Short problem
Only the lines holding the string "joints" are needed. Copy each one.

Supplied material

┌──

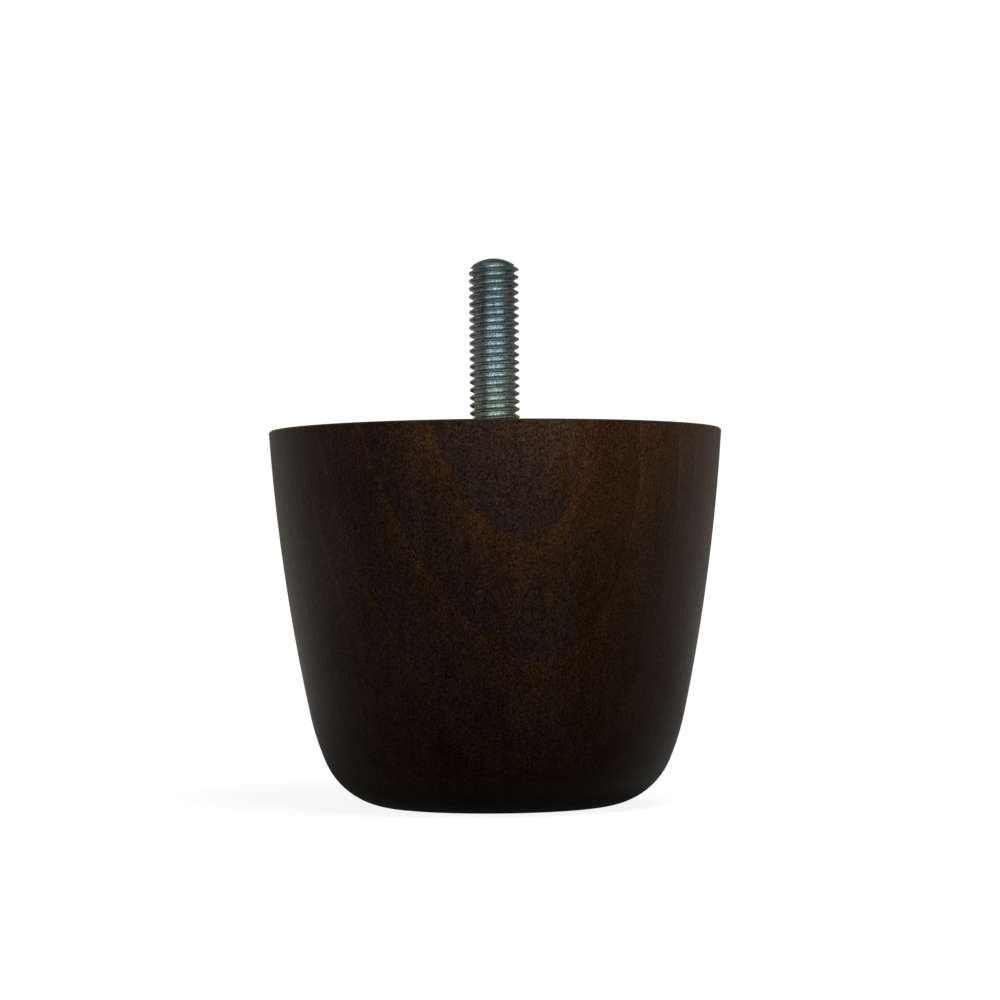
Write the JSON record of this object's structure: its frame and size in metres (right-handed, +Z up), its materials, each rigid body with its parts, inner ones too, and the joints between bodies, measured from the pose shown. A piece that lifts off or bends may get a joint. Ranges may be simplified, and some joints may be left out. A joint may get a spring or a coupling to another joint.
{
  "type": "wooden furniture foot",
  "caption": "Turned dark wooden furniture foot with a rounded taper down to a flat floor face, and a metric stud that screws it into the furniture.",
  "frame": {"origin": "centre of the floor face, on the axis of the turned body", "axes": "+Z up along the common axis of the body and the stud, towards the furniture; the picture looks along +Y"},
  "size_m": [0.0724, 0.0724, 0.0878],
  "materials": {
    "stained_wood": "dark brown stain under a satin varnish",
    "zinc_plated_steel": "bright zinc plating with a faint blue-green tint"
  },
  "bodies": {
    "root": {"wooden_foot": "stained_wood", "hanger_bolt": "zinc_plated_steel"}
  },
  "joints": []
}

└──

Output for this task
Write the JSON record of this object's structure: its frame and size in metres (right-handed, +Z up), its materials, each rigid body with its parts, inner ones too, and the joints between bodies, measured from the pose shown. A piece that lifts off or bends may get a joint. Ranges may be simplified, and some joints may be left out. A joint may get a spring or a coupling to another joint.
  "joints": []